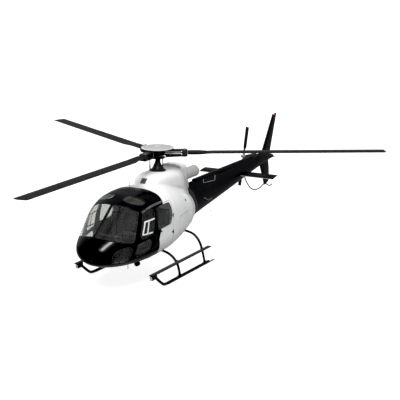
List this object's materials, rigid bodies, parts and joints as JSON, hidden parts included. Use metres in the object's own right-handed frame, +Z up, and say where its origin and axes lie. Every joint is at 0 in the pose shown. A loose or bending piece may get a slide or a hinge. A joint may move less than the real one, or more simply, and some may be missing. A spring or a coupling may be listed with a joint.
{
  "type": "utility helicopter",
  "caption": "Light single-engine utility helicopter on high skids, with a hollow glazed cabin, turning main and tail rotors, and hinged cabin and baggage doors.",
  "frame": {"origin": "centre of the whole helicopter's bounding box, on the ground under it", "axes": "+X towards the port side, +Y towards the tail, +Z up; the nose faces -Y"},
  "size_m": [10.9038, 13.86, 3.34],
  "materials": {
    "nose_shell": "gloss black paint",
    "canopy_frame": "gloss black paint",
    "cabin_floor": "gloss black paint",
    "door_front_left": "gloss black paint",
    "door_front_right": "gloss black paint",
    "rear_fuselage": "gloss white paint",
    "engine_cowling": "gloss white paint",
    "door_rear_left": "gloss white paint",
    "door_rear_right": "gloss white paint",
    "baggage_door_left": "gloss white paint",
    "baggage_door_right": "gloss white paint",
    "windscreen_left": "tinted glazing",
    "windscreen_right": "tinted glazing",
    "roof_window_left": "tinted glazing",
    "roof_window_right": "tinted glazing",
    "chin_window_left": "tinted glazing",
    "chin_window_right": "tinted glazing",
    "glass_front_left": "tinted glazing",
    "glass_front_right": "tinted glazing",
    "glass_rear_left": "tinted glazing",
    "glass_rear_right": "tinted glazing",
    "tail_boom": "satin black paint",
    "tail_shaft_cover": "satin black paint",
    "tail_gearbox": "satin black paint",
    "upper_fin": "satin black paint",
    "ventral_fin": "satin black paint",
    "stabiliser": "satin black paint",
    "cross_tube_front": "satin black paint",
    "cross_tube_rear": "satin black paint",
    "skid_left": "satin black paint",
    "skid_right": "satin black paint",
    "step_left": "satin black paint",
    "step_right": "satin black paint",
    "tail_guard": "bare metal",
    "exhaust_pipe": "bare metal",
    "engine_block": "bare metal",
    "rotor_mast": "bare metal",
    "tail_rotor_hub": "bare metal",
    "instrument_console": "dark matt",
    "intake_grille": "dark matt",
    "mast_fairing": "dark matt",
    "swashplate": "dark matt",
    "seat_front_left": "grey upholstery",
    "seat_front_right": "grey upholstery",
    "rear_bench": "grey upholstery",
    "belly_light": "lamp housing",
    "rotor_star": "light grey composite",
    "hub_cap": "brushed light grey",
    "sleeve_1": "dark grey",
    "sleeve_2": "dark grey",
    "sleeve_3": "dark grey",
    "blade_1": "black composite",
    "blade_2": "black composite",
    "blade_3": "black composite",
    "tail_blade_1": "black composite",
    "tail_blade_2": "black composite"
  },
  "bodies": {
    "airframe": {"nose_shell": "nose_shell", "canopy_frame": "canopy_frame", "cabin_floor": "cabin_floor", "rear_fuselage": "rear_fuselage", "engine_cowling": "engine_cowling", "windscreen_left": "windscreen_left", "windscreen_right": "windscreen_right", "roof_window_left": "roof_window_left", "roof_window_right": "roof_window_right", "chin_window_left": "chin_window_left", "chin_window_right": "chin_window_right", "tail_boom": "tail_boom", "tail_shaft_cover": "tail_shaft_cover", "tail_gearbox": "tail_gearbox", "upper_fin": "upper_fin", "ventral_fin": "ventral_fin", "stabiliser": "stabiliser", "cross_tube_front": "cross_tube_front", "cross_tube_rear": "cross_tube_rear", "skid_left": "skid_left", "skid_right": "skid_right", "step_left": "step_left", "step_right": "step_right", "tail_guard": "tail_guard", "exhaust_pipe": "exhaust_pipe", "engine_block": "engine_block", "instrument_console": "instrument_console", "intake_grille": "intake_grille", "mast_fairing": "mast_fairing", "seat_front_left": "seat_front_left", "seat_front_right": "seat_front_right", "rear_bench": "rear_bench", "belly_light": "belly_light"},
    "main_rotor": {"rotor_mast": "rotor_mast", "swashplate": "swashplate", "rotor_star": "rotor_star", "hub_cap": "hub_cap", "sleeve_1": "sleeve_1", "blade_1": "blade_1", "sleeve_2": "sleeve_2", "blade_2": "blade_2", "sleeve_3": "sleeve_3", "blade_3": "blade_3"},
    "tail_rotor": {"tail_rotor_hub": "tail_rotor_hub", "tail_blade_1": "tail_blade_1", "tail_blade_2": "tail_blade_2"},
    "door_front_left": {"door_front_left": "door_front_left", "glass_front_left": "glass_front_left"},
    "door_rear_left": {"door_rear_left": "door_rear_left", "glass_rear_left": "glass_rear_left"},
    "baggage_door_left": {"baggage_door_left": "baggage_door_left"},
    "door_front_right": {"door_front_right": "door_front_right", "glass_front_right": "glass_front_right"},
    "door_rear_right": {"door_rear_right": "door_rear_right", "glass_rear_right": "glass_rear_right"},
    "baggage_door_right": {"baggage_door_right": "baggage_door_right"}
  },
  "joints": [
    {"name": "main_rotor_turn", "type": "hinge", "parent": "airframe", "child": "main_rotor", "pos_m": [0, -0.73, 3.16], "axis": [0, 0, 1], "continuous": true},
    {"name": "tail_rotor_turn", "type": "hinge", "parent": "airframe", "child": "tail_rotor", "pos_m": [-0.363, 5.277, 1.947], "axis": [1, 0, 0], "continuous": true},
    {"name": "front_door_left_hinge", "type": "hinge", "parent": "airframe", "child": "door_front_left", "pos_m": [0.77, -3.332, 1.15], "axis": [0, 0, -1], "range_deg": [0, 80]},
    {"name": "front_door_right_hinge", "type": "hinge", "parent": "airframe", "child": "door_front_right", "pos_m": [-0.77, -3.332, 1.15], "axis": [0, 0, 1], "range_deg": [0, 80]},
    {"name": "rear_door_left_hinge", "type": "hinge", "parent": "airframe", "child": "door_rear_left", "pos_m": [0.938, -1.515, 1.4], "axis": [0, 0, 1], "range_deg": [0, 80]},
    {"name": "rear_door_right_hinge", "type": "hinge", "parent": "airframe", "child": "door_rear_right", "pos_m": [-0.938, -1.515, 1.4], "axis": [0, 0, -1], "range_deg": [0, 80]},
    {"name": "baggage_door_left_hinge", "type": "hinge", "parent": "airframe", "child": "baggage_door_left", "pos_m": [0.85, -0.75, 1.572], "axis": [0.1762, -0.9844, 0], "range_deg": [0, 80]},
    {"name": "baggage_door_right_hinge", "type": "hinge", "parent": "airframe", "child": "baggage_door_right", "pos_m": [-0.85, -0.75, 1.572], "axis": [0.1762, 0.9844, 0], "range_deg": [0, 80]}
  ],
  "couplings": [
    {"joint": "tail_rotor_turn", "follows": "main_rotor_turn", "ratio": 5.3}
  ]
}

Short problem: Extract each line holding the string "bodies".

Complete output:
List this object's materials, rigid bodies, parts and joints as JSON, hidden parts included. Use metres in the object's own right-handed frame, +Z up, and say where its origin and axes lie. Every joint is at 0 in the pose shown. A loose or bending piece may get a slide or a hinge. A joint may move less than the real one, or more simply, and some may be missing. A spring or a coupling may be listed with a joint.
  "bodies": {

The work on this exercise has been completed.